We used to cook the fresh pumpkin or squash, puree, and then freeze it. But we have found that a better alternative is to simply to de-rind and cut raw flesh into thin wafer squares, then dehydrated and store or (better) ground into pumpkin flour and store. {See Processing}
Nutrition Facts
Pumpkins and squash are very good for you nutritionally. Their yellow ot orange flesh is very high in beta-carotene that the body converts into Vitamin A and high in lutein and zeaxanthin, which scavenge free radicals in the lens of the eye and help prevent the formation of cataracts and reduce the risk of macular degeneration also minerals like iron, potassium and zinc. The seeds are high in protein, healthful omega 3 fatty acids, iron, and the B vitamins.
Medical Uses
Pumpkin seeds contain protective compounds, phytosterols, beneficial in shrinking prostate cancer by helping prevent the conversion of testosterone into dihydrotestosterones (DHT). DHT is one of the causative agents for the enlargement of the prostate and prostate cancer. Pumpkin seed oil is used for treating kidneys; countering substances that trigger production of kidney stones, in used for treating urinary problems and gastritis and are helpful in expelling roundworms and tapeworms. Also, pumpkin seed oil is said to enhance production of breast milk in nursing mothers. For diabetes, recent research has found a linked pumpkin extract and insulin production. An ethanol extract of pumpkin leaf, D-chiro-inositol a molecule that mediates insulin activity, appears to rejuvenate the pancreas and help small deficiency of insulin.
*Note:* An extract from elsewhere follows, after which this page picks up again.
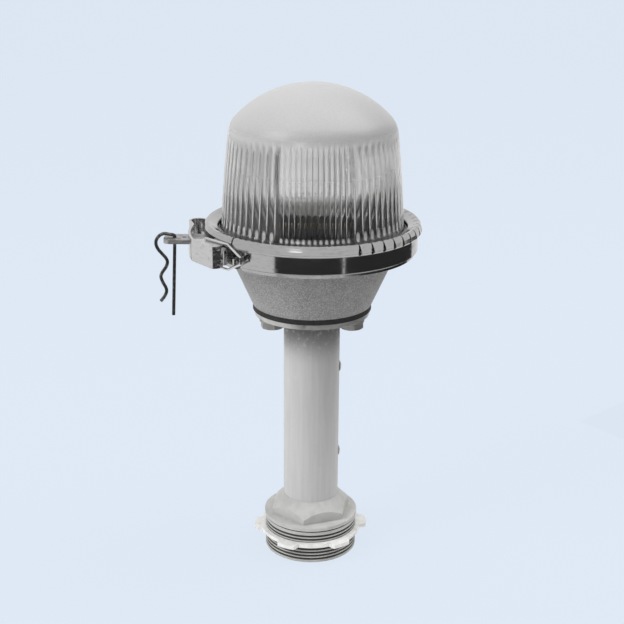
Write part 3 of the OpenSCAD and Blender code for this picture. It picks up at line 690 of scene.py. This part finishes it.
sweep = bmesh.new()
line = [sweep.verts.new((-SWEEP_HALF_WIDTH, y, z)) for y, z in SWEEP_SIDE]
edges = [sweep.edges.new(pair) for pair in zip(line, line[1:])]
drawn = bmesh.ops.extrude_edge_only(sweep, edges=edges)["geom"]
drawn_verts = [v for v in drawn if isinstance(v, bmesh.types.BMVert)]
bmesh.ops.translate(sweep, vec=(2 * SWEEP_HALF_WIDTH, 0, 0), verts=drawn_verts)
stage_mesh("studio_sweep", sweep, sweep_paper())

# Black card: lies on the floor before the light. Polished metal mirrors it, and
# it keeps the floor's own light off the housing and the column. A narrow slot
# in it puts the bright stroke on the band.
CARD_INNER_R = 0.3
CARD_OUTER_R = 2.8
CARD_FROM = 231
CARD_TO = 402
CARD_SLOT = (301.2, 303.2)
CARD_STEP = 4
CARD_HEIGHT = 0.5 * MM


def card_sector(card, start, end):
    """A flat ring sector between two turns in degrees about the light's axis."""
    turn = math.radians(start)
    first = [card.verts.new((r * math.cos(turn), r * math.sin(turn), CARD_HEIGHT))
             for r in (CARD_INNER_R, CARD_OUTER_R)]
    edge = card.edges.new(first)
    bmesh.ops.spin(card, geom=first + [edge], cent=(0, 0, 0), axis=(0, 0, 1), angle=math.radians(end - start),
                   steps=max(1, round((end - start) / CARD_STEP)))


def black_card():
    """Card dyed black right through: matt and even."""
    material, tree, _ = new_material("black_card")
    surface(tree, linear("#060606"), 0.9, add(tree, "ShaderNodeNewGeometry").outputs["Normal"])
    return material


card = bmesh.new()
card_sector(card, CARD_FROM, CARD_SLOT[0])
card_sector(card, CARD_SLOT[1], CARD_TO)
laid = stage_mesh("black_card", card, black_card())
laid.visible_camera = False
laid.visible_transmission = False
laid.visible_shadow = False

# Air: an even soft light from all round, which the lens, metal and glass see
# as the paper's colour.
world = bpy.data.worlds.new("studio_air")
bpy.context.scene.world = world
world.use_nodes = True
tree = world.node_tree
tree.nodes.clear()
air = add(tree, "ShaderNodeBackground", Color=linear("#f2f2f2"), Strength=0.4)
pale = add(tree, "ShaderNodeBackground", Color=paper_colour(tree), Strength=0.95)
mixed = add(tree, "ShaderNodeMixShader", Fac=seen_by(tree, *SHOWN_TO), Shader=air, Shader_001=pale)
add(tree, "ShaderNodeOutputWorld", Surface=mixed)

# Lamps: soft boxes at the upper left, at the right and overhead, which light
# the piece and aren't mirrored in it, and a small lamp at the front left that
# is only mirrored, as a glint on the band's rim.
AIM = Vector((0, 0, 0.17))
SOFT_BOXES = [("key_left", (-1.45, -0.95, 1.6), 1.1, 36), ("fill_right", (1.1, 0.2, 1.7), 1.2, 18),
              ("top_soft", (0.0, 0.1, 1.9), 1.4, 16)]
GLINT = ("glint", (-0.52, -1.72, 0.73), 0.4, 2)

for name, spot, size, power in SOFT_BOXES + [GLINT]:
    lamp = bpy.data.lights.new(name, "AREA")
    lamp.size = size
    lamp.energy = power
    holder = bpy.data.objects.new(name, lamp)
    holder.location = spot
    holder.rotation_euler = (AIM - Vector(spot)).to_track_quat("-Z", "Y").to_euler()
    holder.visible_diffuse = name != GLINT[0]
    holder.visible_glossy = name == GLINT[0]
    bpy.context.scene.collection.objects.link(holder)

# Camera: 0.72 m before the light's axis and 0.4 m up, looking 18.5 degrees
# down with a slight roll, as the photograph was taken.
CAMERA_AT = (0.0, -0.7161, 0.4008)
CAMERA_DOWN = 18.5
CAMERA_ROLL = 0.41

lens = bpy.data.cameras.new("view")
lens.lens = 69.2
lens.sensor_width = 36
camera = bpy.data.objects.new("view", lens)
tilt = Matrix.Rotation(math.radians(90 - CAMERA_DOWN), 4, "X")
roll = Matrix.Rotation(math.radians(CAMERA_ROLL), 4, "Z")
camera.matrix_world = Matrix.Translation(CAMERA_AT) @ tilt @ roll
bpy.context.scene.collection.objects.link(camera)
bpy.context.scene.camera = camera
bpy.context.scene.view_settings.view_transform = "Standard"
Pumpkins and Squash in the Subsistence Garden
The roll of pumpkins and squash in the subsistence garden is two fold, besides being utilized raw, rough cleared fields, without the tree roots and sod being removed, even using unfinished humanure compost, they fit into the land usage plan of 10% vegetables, 30% for high calorie roots, and 70% for grains. Where the vegetables provide essential vitamins and minerals, the starchy roots provide needed calories and minerals, and the grains give storable starch calories and (incomplete) protein. The Native Americans three sisters technique, cultivating their pumpkins or squash with corn and beans, not only to take advantage of their symbiotic relationship, but because they compliment each. The corn and beans proteins compliment each other for a more complaint protein as well as calories. The pumpkins supply vitamins as do the leaves while the seeds have essential fats and minerals. As we have seen, all these can all be dried for winter use when other foods are in short supply. To this, the pilgrims added parsnips, peas and some barley and wheat as well as some European vegetables. This is not a bad model to use as a start if your bug out location ends up as just a clearing in the woods.